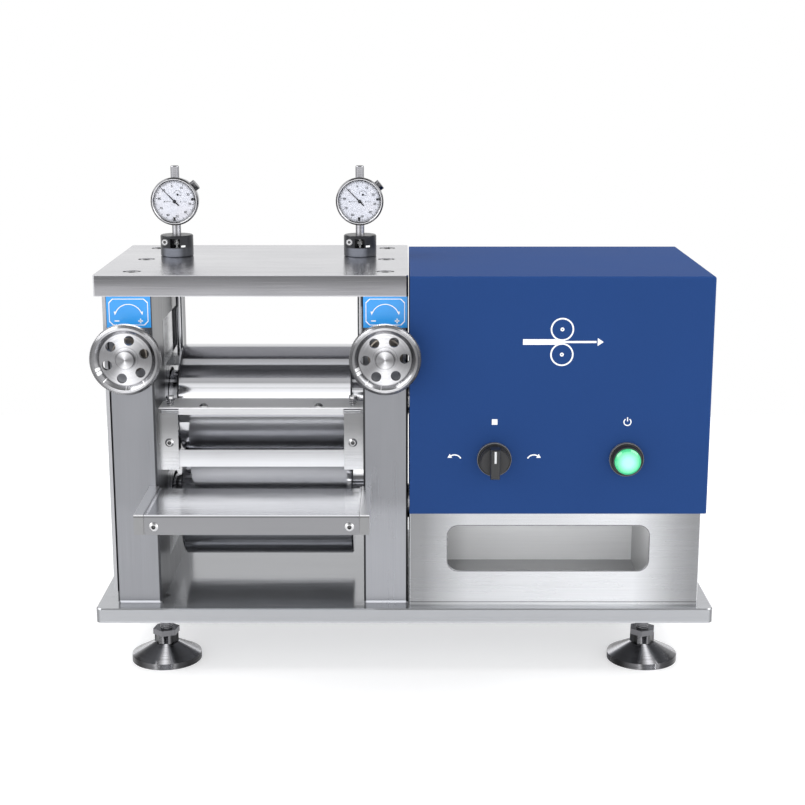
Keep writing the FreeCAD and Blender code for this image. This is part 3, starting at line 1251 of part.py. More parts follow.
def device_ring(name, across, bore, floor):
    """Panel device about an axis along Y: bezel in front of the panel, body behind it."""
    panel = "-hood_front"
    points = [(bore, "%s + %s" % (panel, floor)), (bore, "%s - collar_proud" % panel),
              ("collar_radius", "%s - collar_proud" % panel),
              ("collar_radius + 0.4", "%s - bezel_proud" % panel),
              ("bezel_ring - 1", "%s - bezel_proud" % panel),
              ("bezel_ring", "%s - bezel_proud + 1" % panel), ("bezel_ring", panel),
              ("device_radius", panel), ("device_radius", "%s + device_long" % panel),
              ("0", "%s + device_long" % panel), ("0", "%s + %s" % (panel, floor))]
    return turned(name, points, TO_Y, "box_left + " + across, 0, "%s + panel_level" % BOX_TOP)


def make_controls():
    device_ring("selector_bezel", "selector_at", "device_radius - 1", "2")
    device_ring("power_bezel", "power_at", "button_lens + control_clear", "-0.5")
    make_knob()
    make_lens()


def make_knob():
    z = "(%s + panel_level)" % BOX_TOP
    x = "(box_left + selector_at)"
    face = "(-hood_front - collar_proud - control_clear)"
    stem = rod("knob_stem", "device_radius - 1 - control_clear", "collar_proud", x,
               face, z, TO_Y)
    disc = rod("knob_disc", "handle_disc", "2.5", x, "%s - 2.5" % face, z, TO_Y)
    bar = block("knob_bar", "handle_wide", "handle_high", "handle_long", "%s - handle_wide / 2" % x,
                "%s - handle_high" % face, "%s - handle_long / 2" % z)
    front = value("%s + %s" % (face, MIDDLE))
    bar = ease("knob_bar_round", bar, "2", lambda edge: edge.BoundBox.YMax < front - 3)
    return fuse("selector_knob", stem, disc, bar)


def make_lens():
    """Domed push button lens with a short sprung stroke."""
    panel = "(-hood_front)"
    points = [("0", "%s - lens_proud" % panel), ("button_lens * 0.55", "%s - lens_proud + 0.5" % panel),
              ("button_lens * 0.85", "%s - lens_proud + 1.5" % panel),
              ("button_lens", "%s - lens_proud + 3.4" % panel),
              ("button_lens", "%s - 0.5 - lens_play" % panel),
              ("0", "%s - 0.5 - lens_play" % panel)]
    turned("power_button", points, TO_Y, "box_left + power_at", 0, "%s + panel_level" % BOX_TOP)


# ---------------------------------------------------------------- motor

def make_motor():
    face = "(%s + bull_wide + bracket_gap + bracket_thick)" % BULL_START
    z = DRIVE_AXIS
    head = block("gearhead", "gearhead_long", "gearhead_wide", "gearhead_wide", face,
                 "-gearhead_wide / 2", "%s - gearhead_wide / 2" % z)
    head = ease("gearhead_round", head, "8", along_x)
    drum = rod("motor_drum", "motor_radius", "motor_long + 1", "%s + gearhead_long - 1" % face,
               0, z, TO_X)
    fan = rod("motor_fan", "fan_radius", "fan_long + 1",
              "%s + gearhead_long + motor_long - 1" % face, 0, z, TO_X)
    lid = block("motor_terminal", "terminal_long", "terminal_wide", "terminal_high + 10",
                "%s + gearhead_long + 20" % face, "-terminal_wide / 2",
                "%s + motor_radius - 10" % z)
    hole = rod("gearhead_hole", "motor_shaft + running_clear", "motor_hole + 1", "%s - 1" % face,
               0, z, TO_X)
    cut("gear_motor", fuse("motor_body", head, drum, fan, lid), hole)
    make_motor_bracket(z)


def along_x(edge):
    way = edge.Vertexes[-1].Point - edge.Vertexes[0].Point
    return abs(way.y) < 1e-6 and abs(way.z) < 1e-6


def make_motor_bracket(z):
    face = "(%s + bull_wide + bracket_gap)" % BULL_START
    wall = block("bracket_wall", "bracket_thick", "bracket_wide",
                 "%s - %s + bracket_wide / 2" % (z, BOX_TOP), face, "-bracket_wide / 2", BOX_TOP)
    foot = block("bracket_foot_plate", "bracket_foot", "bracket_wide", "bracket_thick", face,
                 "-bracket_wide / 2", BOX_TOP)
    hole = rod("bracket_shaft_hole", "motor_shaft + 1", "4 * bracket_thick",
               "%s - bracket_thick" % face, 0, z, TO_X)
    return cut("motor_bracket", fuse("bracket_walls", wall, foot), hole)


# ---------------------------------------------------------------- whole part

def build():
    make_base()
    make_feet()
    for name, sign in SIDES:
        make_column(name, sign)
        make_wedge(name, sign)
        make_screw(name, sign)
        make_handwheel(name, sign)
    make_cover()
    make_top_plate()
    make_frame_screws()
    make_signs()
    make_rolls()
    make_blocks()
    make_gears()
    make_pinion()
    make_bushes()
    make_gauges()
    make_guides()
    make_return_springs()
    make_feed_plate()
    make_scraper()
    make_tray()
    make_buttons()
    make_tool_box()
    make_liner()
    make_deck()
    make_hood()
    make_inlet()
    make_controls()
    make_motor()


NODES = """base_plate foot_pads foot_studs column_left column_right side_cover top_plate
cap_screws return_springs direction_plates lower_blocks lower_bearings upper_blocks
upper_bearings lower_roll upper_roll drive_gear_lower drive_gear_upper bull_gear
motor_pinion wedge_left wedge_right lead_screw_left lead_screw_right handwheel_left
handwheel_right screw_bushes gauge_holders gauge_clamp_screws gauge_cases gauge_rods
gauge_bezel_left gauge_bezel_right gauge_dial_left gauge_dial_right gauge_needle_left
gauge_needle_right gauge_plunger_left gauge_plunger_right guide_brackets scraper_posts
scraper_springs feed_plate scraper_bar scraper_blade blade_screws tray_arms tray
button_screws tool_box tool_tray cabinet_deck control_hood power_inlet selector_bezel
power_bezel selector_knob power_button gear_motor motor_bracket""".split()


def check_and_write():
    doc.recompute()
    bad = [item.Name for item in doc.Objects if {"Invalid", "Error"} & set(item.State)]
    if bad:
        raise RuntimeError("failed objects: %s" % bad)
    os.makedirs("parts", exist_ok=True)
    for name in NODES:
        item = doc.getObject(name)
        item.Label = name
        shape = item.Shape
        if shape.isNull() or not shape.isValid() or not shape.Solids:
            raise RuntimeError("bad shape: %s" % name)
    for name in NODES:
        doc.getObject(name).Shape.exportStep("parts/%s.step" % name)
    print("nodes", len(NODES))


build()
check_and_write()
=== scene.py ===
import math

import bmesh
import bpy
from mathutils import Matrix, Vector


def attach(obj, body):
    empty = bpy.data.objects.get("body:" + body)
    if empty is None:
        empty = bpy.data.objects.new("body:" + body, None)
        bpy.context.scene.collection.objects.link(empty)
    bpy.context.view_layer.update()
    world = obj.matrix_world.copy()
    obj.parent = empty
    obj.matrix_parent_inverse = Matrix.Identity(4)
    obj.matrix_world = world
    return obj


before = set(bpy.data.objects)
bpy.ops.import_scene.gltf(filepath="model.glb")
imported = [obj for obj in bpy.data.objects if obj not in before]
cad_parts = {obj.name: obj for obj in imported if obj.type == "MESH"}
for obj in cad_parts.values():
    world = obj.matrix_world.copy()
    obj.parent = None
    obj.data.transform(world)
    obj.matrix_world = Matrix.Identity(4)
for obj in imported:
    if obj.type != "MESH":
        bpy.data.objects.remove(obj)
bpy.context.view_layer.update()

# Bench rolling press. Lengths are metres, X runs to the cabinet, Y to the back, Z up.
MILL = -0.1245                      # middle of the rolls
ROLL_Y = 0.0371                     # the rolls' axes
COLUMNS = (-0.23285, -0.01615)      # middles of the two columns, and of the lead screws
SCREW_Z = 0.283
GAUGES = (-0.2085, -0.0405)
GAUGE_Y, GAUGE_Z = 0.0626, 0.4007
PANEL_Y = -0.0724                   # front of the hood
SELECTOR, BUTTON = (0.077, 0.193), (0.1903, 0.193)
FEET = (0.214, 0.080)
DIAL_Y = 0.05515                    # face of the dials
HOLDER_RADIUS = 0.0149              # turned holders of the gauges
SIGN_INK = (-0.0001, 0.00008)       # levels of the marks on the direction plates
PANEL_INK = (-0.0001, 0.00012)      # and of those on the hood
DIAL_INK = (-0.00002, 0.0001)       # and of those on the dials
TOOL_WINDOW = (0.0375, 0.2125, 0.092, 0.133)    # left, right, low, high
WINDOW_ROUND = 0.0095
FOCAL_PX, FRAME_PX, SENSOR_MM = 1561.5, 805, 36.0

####

* Challenge: Repeat exactly, please, each line from the beginning of the data through the line with "stem, disc, bar)" in it, and only those lines.

* Exercise output:
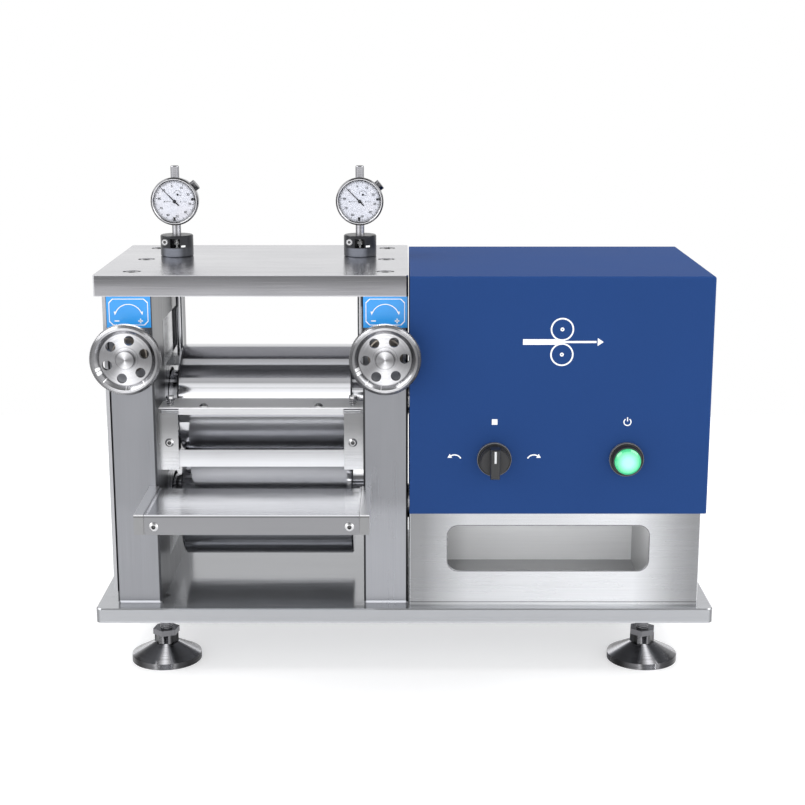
Keep writing the FreeCAD and Blender code for this image. This is part 3, starting at line 1251 of part.py. More parts follow.
def device_ring(name, across, bore, floor):
    """Panel device about an axis along Y: bezel in front of the panel, body behind it."""
    panel = "-hood_front"
    points = [(bore, "%s + %s" % (panel, floor)), (bore, "%s - collar_proud" % panel),
              ("collar_radius", "%s - collar_proud" % panel),
              ("collar_radius + 0.4", "%s - bezel_proud" % panel),
              ("bezel_ring - 1", "%s - bezel_proud" % panel),
              ("bezel_ring", "%s - bezel_proud + 1" % panel), ("bezel_ring", panel),
              ("device_radius", panel), ("device_radius", "%s + device_long" % panel),
              ("0", "%s + device_long" % panel), ("0", "%s + %s" % (panel, floor))]
    return turned(name, points, TO_Y, "box_left + " + across, 0, "%s + panel_level" % BOX_TOP)


def make_controls():
    device_ring("selector_bezel", "selector_at", "device_radius - 1", "2")
    device_ring("power_bezel", "power_at", "button_lens + control_clear", "-0.5")
    make_knob()
    make_lens()


def make_knob():
    z = "(%s + panel_level)" % BOX_TOP
    x = "(box_left + selector_at)"
    face = "(-hood_front - collar_proud - control_clear)"
    stem = rod("knob_stem", "device_radius - 1 - control_clear", "collar_proud", x,
               face, z, TO_Y)
    disc = rod("knob_disc", "handle_disc", "2.5", x, "%s - 2.5" % face, z, TO_Y)
    bar = block("knob_bar", "handle_wide", "handle_high", "handle_long", "%s - handle_wide / 2" % x,
                "%s - handle_high" % face, "%s - handle_long / 2" % z)
    front = value("%s + %s" % (face, MIDDLE))
    bar = ease("knob_bar_round", bar, "2", lambda edge: edge.BoundBox.YMax < front - 3)
    return fuse("selector_knob", stem, disc, bar)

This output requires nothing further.